Once rolling, the nine-speed ’box can either glide through ratios quickly and seamlessly in Comfort mode, or turn up the heat and deliver crisp, clean shifts with no perceptible interruption to power delivery in Sport +. Although we didn’t hit the track in this car (does any S-Class owner?), it’s hard to see this auto falling down in performance driving.
Of course, an imposing limo like the S63 needs a soundtrack to match, and while it may not be as bonkers as the rockstar-on-a-bender howl of the smaller C63, the S63 will still announce its own arrival with a lush V8 burble from the bimodal exhaust.
No, it’s not as sinfully erotic as the sound of AMG’s old 6.2-litre atmo V8, but… Actually, no buts, this one just isn't as raw and pure to listen to.
Air suspension at each corner also comes in for AMG tweaking, though Benz’s impressive road-scanning Magic Body Control system isn’t available for the S63. Instead, the firmed-up air suspension keeps a tight rein on errant body movements and ensures unflapple wheel contact when punting hard.
The ride isn’t limo-plush – as a performance model, the comfort gets dialled back. However, with neck-straining performance only ever a heartbeat away, the suspension solution is a sensible one.
Thankfully, interior accommodation is limo-plush, and then some.
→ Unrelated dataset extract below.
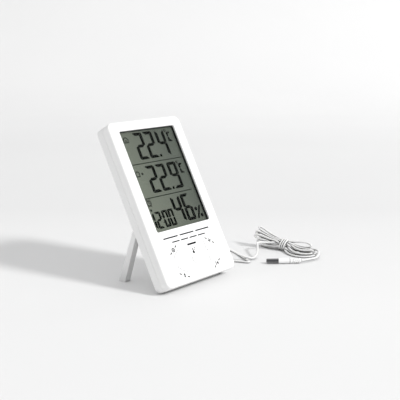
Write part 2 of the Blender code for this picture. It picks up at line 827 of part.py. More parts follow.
def arm(side):
    levels = [
        (ARM_X[0], ARM_CHAMFER),
        (ARM_X[0] + ARM_CHAMFER, 0),
        (ARM_X[1] - ARM_CHAMFER, 0),
        (ARM_X[1], ARM_CHAMFER),
    ]
    return loft(
        [[Vector((side * x, y, z)) * MM for y, z in arm_outline(inset)] for x, inset in levels]
    )


stand = node("stand", arm(1), WHITE, stand_axis)
add(stand, "left_arm", arm(-1))
rod_half = ARM_X[0] + 1.0
rod = turned([(ROD_R, -rod_half), (ROD_R, rod_half)], (0, 0, 0), TO_RIGHT)
add(stand, "stand_rod", rod)

# ---- screws: (radius, depth) profiles from the back of the head to the tip ----
CASE_SCREW = [
    (0, 2.5), (1.2, 2.55), (1.9, 2.9), (1.9, 3.8), (0.95, 3.8), (0.95, 12.2), (0, 13.2),
]
BOARD_SCREW = [
    (0, 5.2), (1.0, 5.25), (1.6, 5.6), (1.6, 6.5), (0.75, 6.5), (0.75, 11.6), (0, 12.4),
]
HEAD_ROW = 3  # the profile row where the head ends, which gives the origin's depth

for kind, places, profile, sides in (
    ("case", CORNER_SCREWS, CASE_SCREW, 12),
    ("board", BOARD_SCREWS, BOARD_SCREW, 10),
):
    for i, (x, z) in enumerate(places):
        screw = turned(profile, (x, 0, z), TO_FRONT, sides)
        part(f"{kind}_screw_{i + 1}", screw, STEEL, (x, profile[HEAD_ROW][1], z))

# ---- cable boot in the rear cover ----
# (radius, distance behind the back plane)
CABLE_BOOT = [
    (1.4, -2.8), (1.7, -2.8), (1.7, 0.25), (2.5, 0.25),
    (2.5, 1.5), (2.1, 1.8), (1.8, 5.6), (1.4, 5.6),
]
boot_place = (CABLE_HOLE[0], 0, CABLE_HOLE[1])
part("cable_boot", turned(CABLE_BOOT, boot_place, TO_BACK, 12, ring=True), CABLE, boot_place)

# ---- cable from the board to the hank ----
# (x, depth, z) in the housing
LEAD_IN_HOUSING = (
    (32.5, 5.2, 27.0), (36.0, 4.9, 25.2), (39.0, 4.2, 22.9), (40.0, 1.8, 22.0),
    (40.0, -2.0, 22.0), (40.0, -5.0, 22.0), (40.0, -8.0, 22.0),
)
# (x, y, z) in the object's own frame
LEAD_ON_TABLE = (
    (42.0, 26.0, 10.0), (50.0, 34.5, 4.2), (65.0, 43.5, 1.15), (86.0, 48.5, 1.1),
    (100.5, 44.5, 1.1), (101.5, 34.0, 1.1), (95.1, 21.0, 1.1), (88.6, 10.0, 1.1),
    (84.9, 3.4, 1.1), (83.2, -0.4, 1.1), (80.4, -0.8, 1.1), (78.4, 2.6, 1.1),
    (76.0, 9.4, 1.1), (71.0, 18.4, 1.1), (64.6, 26.6, 1.1), (59.0, 32.4, 1.1),
    (58.2, 36.6, 1.1), (62.0, 38.4, 2.4), (68.0, 34.4, 6.4), (73.6, 28.6, 10.2),
    (77.6, 22.4, 11.3), (79.6, 17.6, 9.8), (82.0, 14.0, 7.2), (84.2, 10.8, 5.0),
    (86.8, 6.6, 3.6), (90.2, 2.8, 2.1), (93.4, 1.8, 1.4), (97.4, 3.3, 1.8),
    (102.7, 4.6, 4.2), (108.5, 8.9, 6.6), (116.7, 15.2, 8.1), (124.0, 22.6, 8.4),
)
lead = [*[to_world(*point) for point in LEAD_IN_HOUSING], *LEAD_ON_TABLE]
node("cable_lead", swept(smooth_path(lead), CABLE_R), CABLE)

# ---- hank and its tie ----
HANK_BACK = Vector((137.5, 31.5, 15.5))
HANK_FRONT = Vector((149.5, -35.5, 5.0))
WAIST = 0.455  # where the tie sits, as a share of the way from back to front
WAIST_HALF_W = 4.5
WAIST_HALF_H = 4.3
HANK_SAG = 4.3
SAG_REACH = 0.5
TIE_HALF = 0.045
# (share of the way, half width, half height)
HANK_SECTIONS = (
    (-0.06, 3.0, 2.4),
    (0.0, 6.5, 5.0),
    (0.12, 7.5, 6.2),
    (0.3, 6.2, 5.4),
    (WAIST, WAIST_HALF_W, WAIST_HALF_H),
    (0.6, 5.4, 4.3),
    (0.8, 8.0, 4.6),
    (0.97, 6.5, 4.0),
    (1.05, 3.0, 2.0),
)

hank_axis = (HANK_FRONT - HANK_BACK).normalized()
hank_side = Vector((hank_axis.y, -hank_axis.x, 0)).normalized()
hank_up = hank_side.cross(hank_axis)


def hank_section(share, half_width, half_height):
    # The tied waist sags towards the table, between the two fanned ends.
    sag = HANK_SAG * max(0.0, 1 - ((share - WAIST) / SAG_REACH) ** 2)
    middle = HANK_BACK.lerp(HANK_FRONT, share) - Vector((0, 0, sag))
    return ellipse_loop(middle, hank_side, hank_up, half_width, half_height, 16)


node("cable_hank", loft([hank_section(*row) for row in HANK_SECTIONS]), CABLE, smooth=60)
band = [
    hank_section(WAIST + end * TIE_HALF, WAIST_HALF_W + grow, WAIST_HALF_H + grow)
    for end, grow in ((-1, 0.5), (1, 0.5), (1, 1.6), (-1, 1.6))
]
node("cable_tie", loft(band, ring=True), TIE)

# ---- cable between the probe and the hank, as (x, y, z) ----
TAIL = (
    (114.9, -39.3, 2.75), (119.8, -41.4, 2.7), (125.0, -42.6, 2.6),
    (131.5, -43.5, 2.3), (137.5, -42.8, 2.4),
)
node("cable_tail", swept(smooth_path(TAIL), CABLE_R), CABLE)

# ---- probe: (radius, distance from the tip) profiles ----
PROBE_TIP = Vector((91.1, -14.7, 2.75))
PROBE_END = Vector((114.1, -38.5, 2.75))
TIP_PROFILE = [
    (0, 0), (1.2, 0.2), (2.0, 0.9), (2.2, 1.9), (2.2, 14.0),
    (1.75, 14.0), (1.75, 2.4), (1.4, 1.4), (0, 1.0),
]
SENSOR_PROFILE = [
    (0, 3.0), (0.8, 3.3), (1.2, 4.4), (1.0, 6.0), (0.5, 7.0), (0.45, 12.6), (0, 12.7),
]
SLEEVE_PROFILE = [
    (2.45, 11.9), (2.6, 11.7), (2.7, 12.0), (2.7, 22.6), (1.6, 22.6), (1.6, 14.4), (2.45, 14.4),
]
BOOT_R = 2.72
BOOT_BORE_R = 1.25
GROOVE_R = 2.3
GROOVE_PITCH = 1.9

boot_profile = [(BOOT_BORE_R, 22.9), (BOOT_R, 22.9), (BOOT_R, 25.0)]
for k in range(4):
    start = 25.4 + GROOVE_PITCH * k
    boot_profile += [(GROOVE_R, start), (GROOVE_R, start + 0.5)]
    boot_profile += [(BOOT_R, start + 0.8), (BOOT_R, start + 1.5)]
boot_profile += [(2.2, 33.4), (BOOT_BORE_R, 33.4)]

probe_axis = PROBE_END - PROBE_TIP
for name, profile, material, sides, ring in (
    ("tip", TIP_PROFILE, TIP, 16, False),
    ("sensor", SENSOR_PROFILE, BEAD, 10, False),
    ("sleeve", SLEEVE_PROFILE, SLEEVE, 16, True),
    ("boot", boot_profile, SLEEVE, 16, True),
):
    node("probe_" + name, turned(profile, PROBE_TIP, probe_axis, sides, ring), material)
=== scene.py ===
"""Looks of a maximum-minimum thermometer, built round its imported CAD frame.

The housing leans back on a stand, its front towards -Y, with a cable hank and a probe on
the table (z = 0) to its right. Housing lengths are millimetres along its own axes
(x, d, z): d is the depth from the back plane towards the front face, z runs up along the
leaning face. at() turns them into metres in the CAD frame. The cable, hinge and probe are
given in millimetres along the CAD frame's own axes.
"""

from itertools import product
from math import asin, atan2, cos, pi, radians, sin, sqrt

import bmesh
import bpy
from mathutils import Matrix, Vector
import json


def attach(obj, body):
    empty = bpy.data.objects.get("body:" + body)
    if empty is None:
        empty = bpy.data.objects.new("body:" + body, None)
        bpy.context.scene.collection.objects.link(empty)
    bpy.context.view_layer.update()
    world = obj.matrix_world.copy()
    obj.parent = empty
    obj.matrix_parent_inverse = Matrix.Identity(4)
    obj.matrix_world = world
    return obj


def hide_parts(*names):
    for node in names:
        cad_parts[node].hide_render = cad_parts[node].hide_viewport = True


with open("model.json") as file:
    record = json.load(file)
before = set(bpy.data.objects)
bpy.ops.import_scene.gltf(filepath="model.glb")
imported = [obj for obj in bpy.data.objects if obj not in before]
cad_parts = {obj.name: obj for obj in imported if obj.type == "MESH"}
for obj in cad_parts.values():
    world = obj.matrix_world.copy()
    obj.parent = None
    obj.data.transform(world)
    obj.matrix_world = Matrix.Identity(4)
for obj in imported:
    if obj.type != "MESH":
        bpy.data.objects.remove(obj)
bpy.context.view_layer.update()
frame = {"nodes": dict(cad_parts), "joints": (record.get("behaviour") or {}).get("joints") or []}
nodes = frame["nodes"]
joints = {joint["name"]: joint for joint in frame["joints"]}

MM = 0.001
VIEW_YAW = radians(48.897)
VIEW_PITCH = radians(12.021)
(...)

While the S63 might be the most driver-centric S-Class, anyone positioned in the rear will fairly quickly forget the driver even exists thanks to the optional rear-seat comfort package, which includes heating and cooling, electric adjustment and massage.
As expected, rear-seat space is massive thanks to the S63L’s extended wheelbase (in fact, the short-wheelbase S63 has been withdrawn in Australia), although full recline with a self-folding front seat isn’t one of the S63’s drawcards.
Exclusivity, on the other hand, is. While the $375,000 S63L will never be as common as the more fleet-suitable S350d and S400dL, it’s still likely to outnumber rarities like the BMW M760iL and Jaguar XJR575, but your chances of owning the same car as your next-door neighbour are still fairly slim.
Potentially, a vehicle such as this could also carry the old ‘if you have to ask, you can’t afford it’ mantra when it comes to after-sales care, but perhaps surprisingly, Mercedes-Benz Australia is open about its service program with capped-price maintenance available for the S63.
The first service asks $736 with the next two at $1472 each. Intervals are set every 12 months or 25,000km, and warranty coverage spans three years with no distance limit. Good to know, but servicing costs aren’t what the S-Class prides itself on, status is.
With next-level luxury from the even-longer Mercedes-Maybach models, and walloping performance from AMG, Mercedes-Benz has a multi-pronged assault poised to ensure it continues to dominate the top end of the prestige market.
Raucous V8 engines and fat-stance blackout wheels may not be traditional Mercedes-Benz touches, but in Australia, even the well-heeled have flocked to AMG’s more assertive style like ants to a picnic.
Though it may not be the brashest of AMG’s enhanced offerings, there’s no arguing with the absolute authority the Mercedes-AMG S63L conveys. Luscious luxury and autobahn-obliterating performance may not seem like compatible soulmates at first glance, but Benz’s cohesive union of the two is a match made in paradise.